表有點貴,邵英祿親自打電話過來問他買了什麽,喻霁臉不紅心不跳地說朱白露覺得他之前戴的表檔次太差配不上她,邵英祿立即誇喻霁買得好,讓喻霁給朱白露也帶一支。

溫常世看他一眼,沒說什麽,喻霁便輕快地說:“希望溫總不要嫌棄。”

喻霁悶在口罩的聲音有些輕,眼睛微微眯起,看着溫常世,他想起不知什麽時候聽周億說過,溫常世會把別人送的東西轉手扔給周億,就又叮囑溫常世說:“不喜歡你就随便找個地方放着,不要送別人。”

溫常世不置可否地點點頭,喻霁松了口氣,他又問溫常世:“你怎麽不問我是什麽?”

看喻霁高高興興地看着自己,溫常世頓了一下。如果是別人這麽問他,溫常世不是說“沒興趣”就是根本不會回答,但如若對喻霁這麽說,喻霁肯定會很不高興,所以他最後還是問喻霁:“是什麽?”

“哦,”喻霁眼睛又眯了一下,說,“不告訴你。”

說完喻霁突然又咳嗽了幾聲。咳完了,喻霁不好意思地站起來,說流感傳染源還是走吧,在十米開外的地方跟溫常世揮手拜拜,轉身就走。

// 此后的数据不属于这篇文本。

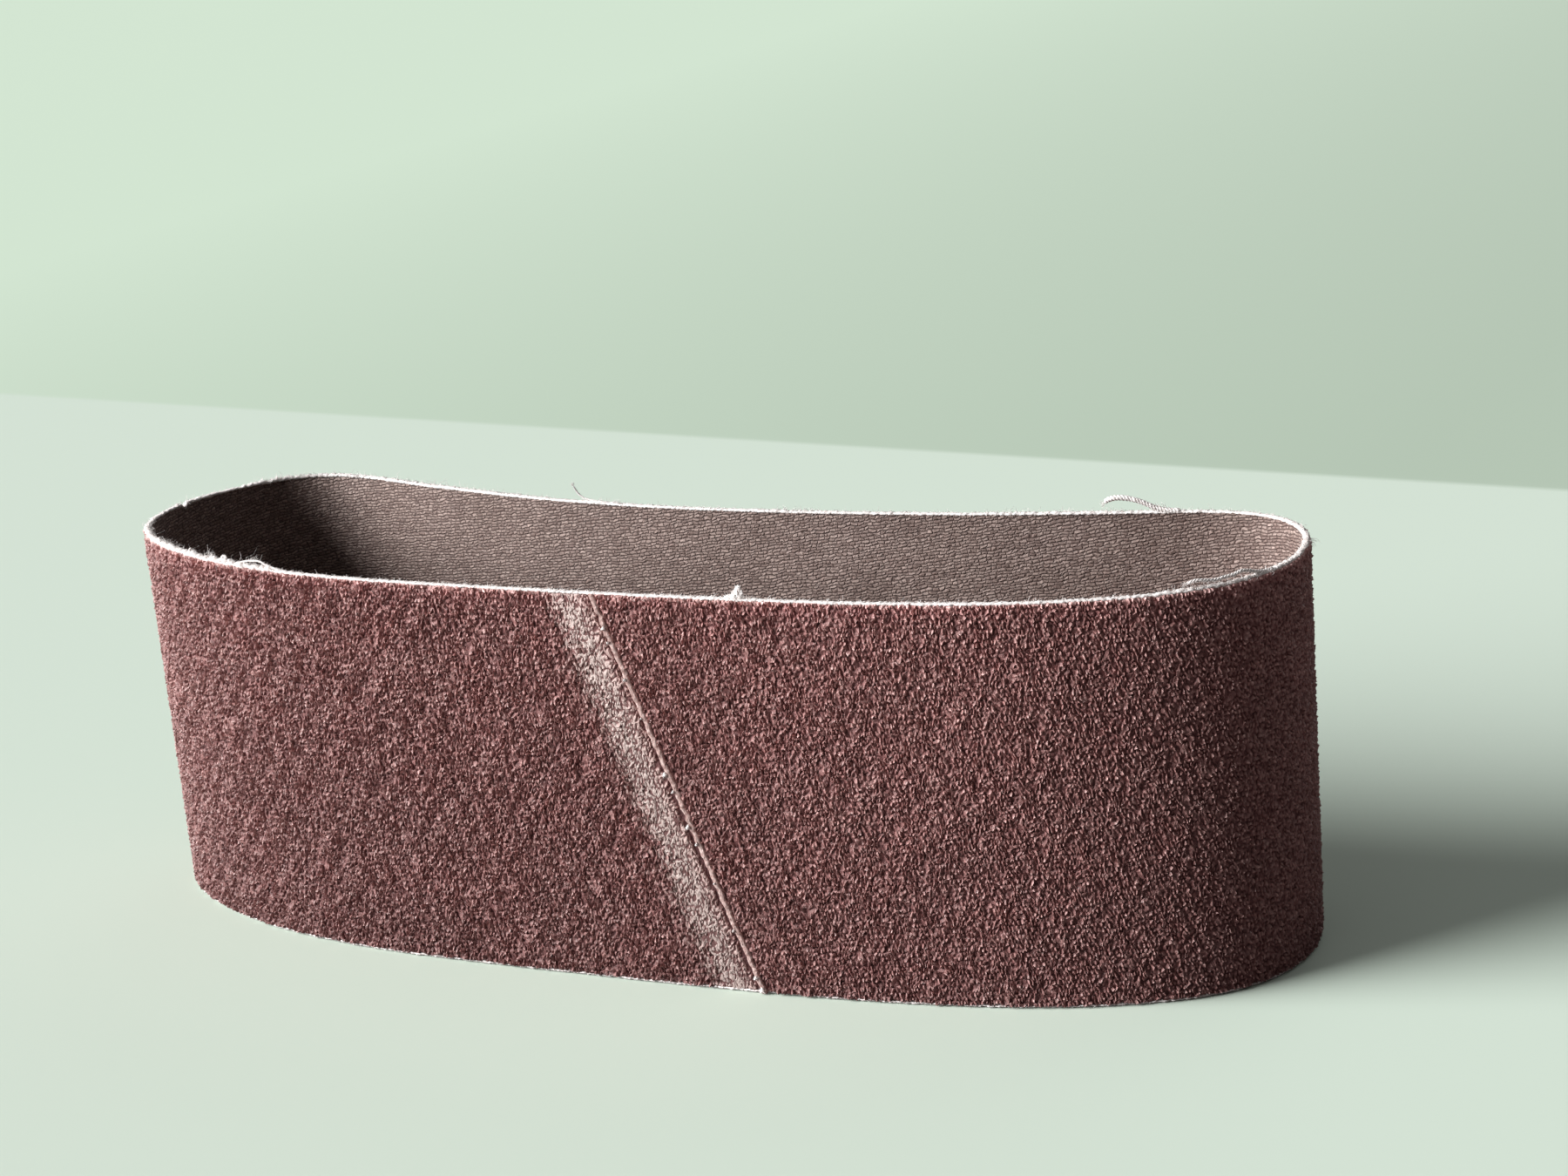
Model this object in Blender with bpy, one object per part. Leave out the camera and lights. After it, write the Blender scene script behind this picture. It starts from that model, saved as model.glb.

病房裏沒別人了,溫常世看了看時間,喻霁只坐了四十分鐘,比以前待得都短。

喻霁走出去,正好見周億和助理走進來。

周億有些意外地問喻霁:“這就走了?”

喻霁點頭說:“下周他什麽時候出院啊,我還想來一次。”

周億看了看行程,說:“周二。”

喻霁面上露出了些為難的神色。

周二跟今天太近了,喻霁要來茂市,怎麽也要提早到周一,朱白露可能不大方便,也不一定願意。

他對周億說:“我趕不及過來了,不過有個禮物想給他,你能不能幫我轉交?”

周億一口答應,喻霁就放心地回去了。

沒想到到了晚上,周億又給喻霁打電話,委婉地說轉交不大方便。

喻霁有點無奈地說好,心說想送溫常世東西真的很難,不知道寄到他們集團大樓前臺會不會被拒簽。